Lucia cut through two Centennials players, then put the puck through Reece Willcox’s legs and fired a shot on net, which Wade Murphy was Johnny on the spot to bury the rebound. One of the etiquettes in the press box is that you don’t cheer. I do my best to be relatively silent in the press box while watching Vees games. However, I couldn’t help myself on that play. “Wow” came out of my mouth as Lucia made Willcox, rated by NHL Central Scouting, look bad.

When asking Harbinson about the Minnesota Wild draft pick, he said “Lucia is taking his game to a whole other level.

“He’s competing so hard,” added Harbinson.

“We have a lot of guys doing that.”

Including rookie Cody DePourcq, whose father John DePourcq helped the Penticton Knights win the 1986 Centennial Cup.

DePourcq, who wears his father’s old No. 19, has experienced ups and downs in the playoffs. There have been times when his line with Grant Nicholson doesn’t see the ice a lot. With defenceman Chad Bannor joining the line as a forward, the trio did good work and DePourcq scored his first playoff goal in Game 3.

“It was definitely exciting getting my first playoff goal,” he said. “We worked hard down low and Bannor did a good job in front of the net.

“It’s amazing how much the tempo picks up in the playoffs,” added DePourcq.

DePourcq, who plays a style similar to former Vee Garrett Milan, said he and his teammates are pumped for the Fred Page Cup.

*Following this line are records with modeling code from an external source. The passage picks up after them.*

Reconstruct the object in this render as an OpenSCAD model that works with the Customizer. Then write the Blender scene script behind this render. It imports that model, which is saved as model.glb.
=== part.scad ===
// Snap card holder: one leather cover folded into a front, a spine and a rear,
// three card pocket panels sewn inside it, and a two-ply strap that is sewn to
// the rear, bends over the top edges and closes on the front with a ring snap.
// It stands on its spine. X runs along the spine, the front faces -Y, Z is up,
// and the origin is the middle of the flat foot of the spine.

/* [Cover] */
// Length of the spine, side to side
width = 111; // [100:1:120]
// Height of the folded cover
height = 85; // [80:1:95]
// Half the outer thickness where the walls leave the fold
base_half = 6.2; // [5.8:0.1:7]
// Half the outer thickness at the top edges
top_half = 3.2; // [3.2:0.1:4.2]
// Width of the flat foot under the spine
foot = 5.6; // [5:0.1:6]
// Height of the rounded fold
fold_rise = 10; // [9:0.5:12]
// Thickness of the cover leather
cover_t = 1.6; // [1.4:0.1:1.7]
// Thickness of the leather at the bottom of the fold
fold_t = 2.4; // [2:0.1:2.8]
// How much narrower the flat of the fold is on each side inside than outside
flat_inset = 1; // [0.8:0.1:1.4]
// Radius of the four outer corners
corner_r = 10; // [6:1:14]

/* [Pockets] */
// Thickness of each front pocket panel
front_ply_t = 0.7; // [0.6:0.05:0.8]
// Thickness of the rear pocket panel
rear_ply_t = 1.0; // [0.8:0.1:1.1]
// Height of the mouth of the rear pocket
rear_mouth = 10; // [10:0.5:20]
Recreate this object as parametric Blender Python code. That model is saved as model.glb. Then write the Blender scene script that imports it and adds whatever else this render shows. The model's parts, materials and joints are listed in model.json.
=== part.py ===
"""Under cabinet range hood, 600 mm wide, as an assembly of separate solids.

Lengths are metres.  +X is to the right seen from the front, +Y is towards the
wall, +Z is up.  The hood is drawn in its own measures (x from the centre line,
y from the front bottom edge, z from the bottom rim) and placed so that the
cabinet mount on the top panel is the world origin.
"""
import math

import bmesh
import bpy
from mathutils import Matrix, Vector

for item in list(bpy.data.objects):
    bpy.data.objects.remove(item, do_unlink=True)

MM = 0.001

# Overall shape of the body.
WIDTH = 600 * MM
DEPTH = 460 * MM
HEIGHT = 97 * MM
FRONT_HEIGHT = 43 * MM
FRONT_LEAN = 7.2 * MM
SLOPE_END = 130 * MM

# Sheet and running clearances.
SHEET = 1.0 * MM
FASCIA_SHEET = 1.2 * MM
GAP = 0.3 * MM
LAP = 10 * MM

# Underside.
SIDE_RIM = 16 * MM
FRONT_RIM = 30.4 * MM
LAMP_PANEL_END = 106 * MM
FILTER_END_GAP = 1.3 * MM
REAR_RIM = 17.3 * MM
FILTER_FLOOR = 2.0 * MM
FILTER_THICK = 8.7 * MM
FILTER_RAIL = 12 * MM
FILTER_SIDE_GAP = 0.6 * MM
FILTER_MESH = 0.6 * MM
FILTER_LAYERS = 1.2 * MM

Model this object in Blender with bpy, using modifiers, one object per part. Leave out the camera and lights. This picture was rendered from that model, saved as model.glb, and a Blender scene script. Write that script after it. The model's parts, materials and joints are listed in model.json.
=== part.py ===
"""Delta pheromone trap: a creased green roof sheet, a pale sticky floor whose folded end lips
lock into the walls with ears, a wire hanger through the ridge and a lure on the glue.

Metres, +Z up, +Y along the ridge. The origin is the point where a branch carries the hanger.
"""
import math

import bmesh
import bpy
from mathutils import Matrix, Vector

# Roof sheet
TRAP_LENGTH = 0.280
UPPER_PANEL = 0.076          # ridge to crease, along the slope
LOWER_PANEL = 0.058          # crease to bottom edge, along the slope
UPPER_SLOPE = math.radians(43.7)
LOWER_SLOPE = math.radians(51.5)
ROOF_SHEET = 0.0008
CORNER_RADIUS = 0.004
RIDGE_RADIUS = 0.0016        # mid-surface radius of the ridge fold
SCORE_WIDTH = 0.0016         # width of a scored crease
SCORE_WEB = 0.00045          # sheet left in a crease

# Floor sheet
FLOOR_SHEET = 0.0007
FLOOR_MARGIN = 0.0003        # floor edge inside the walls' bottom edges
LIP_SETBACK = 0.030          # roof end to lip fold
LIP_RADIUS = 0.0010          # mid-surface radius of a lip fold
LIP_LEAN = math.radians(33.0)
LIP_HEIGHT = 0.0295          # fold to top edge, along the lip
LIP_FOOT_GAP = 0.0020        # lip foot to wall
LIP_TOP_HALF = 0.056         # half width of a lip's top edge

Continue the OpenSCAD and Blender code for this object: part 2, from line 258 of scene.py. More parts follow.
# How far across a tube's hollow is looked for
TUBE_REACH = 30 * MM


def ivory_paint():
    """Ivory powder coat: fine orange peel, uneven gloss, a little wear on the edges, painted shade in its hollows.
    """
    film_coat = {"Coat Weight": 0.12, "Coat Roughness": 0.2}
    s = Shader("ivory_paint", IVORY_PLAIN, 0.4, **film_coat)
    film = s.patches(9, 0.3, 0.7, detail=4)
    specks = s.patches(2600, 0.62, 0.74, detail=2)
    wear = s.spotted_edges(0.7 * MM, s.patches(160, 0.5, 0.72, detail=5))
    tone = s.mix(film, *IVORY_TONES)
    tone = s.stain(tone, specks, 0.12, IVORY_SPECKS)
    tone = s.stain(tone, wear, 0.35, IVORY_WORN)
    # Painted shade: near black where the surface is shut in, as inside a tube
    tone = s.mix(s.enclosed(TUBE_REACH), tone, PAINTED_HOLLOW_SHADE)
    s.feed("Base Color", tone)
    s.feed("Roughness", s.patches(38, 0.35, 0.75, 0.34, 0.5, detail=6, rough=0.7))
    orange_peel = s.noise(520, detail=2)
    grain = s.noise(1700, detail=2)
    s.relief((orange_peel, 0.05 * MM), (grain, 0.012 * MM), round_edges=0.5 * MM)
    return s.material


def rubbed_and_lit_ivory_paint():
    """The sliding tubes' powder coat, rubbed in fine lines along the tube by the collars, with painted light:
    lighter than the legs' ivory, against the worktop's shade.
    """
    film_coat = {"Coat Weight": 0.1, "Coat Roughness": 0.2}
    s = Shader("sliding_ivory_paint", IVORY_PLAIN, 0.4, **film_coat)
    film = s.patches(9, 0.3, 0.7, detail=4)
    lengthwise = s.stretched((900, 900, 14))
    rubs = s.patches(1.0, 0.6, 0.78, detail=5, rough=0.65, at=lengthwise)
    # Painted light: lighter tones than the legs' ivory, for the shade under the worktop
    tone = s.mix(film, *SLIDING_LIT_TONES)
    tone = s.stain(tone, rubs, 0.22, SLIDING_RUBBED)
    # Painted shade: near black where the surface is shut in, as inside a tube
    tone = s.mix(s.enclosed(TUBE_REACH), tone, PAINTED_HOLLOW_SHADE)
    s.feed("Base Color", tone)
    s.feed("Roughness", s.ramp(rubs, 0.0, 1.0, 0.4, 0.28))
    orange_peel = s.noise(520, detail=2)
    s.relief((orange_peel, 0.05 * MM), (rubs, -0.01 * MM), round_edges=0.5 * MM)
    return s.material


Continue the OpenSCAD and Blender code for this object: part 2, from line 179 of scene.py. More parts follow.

They know they have a tough task at hand against what he described as “a very good defensive team.”

The Vees and Kings have both played 11 games in the post-season. There is a small difference in goals allowed (Kings, 19, and the Vees, 20.) Offensively, the Vees haved scored 40 goals, eight more than the Kings. King’s goalie Sean Maguire has a 1.82 goals against average and .946 save percentage while the Vees’ Katunar has a 1.74 GAA and .933 SPCT. Maguire has faced 52 more shots.

The last time Harbinson and the Vees were in the Fred Page Cup was 2007-08. Harbinson had current Vees assistant coach Michael Hengen on his defence. Harbinson laughed when reminded. He’s glad to be back.

“It’s not easy to make it to the final,” said Harbinson, adding that only them, Vernon, Powell River and Nanaimo have been in it the last five  years. “It’s special to be back there.”

Ice chips- Vees defenceman Zach Urban played six games as an affiliate player with the Kings last year, including one playoff game. Penticton Mayor Dan Ashton is at it again with mayor wagers. He and Powell River Mayor Dave Formosa have a bet that the mayor of the losing team will be forced to pose for a photo wearing the opposing city’s jersey and giving a thumbs up. The winning city will receive a basket of goodies from the losing team’s community. The best-of-seven series between the Vees and Kings begins Friday at 7 p.m. The Ron Boileau Memorial Trophy, awarded to the team with the best regular season record, and the Ryan Hatfield Trophy for winning the Interior Conference will be awarded to the Vees before Game 1 at South Okanagan Events Centre.

 

Emanuel Sequeira is the sports editor of the Penticton Western News.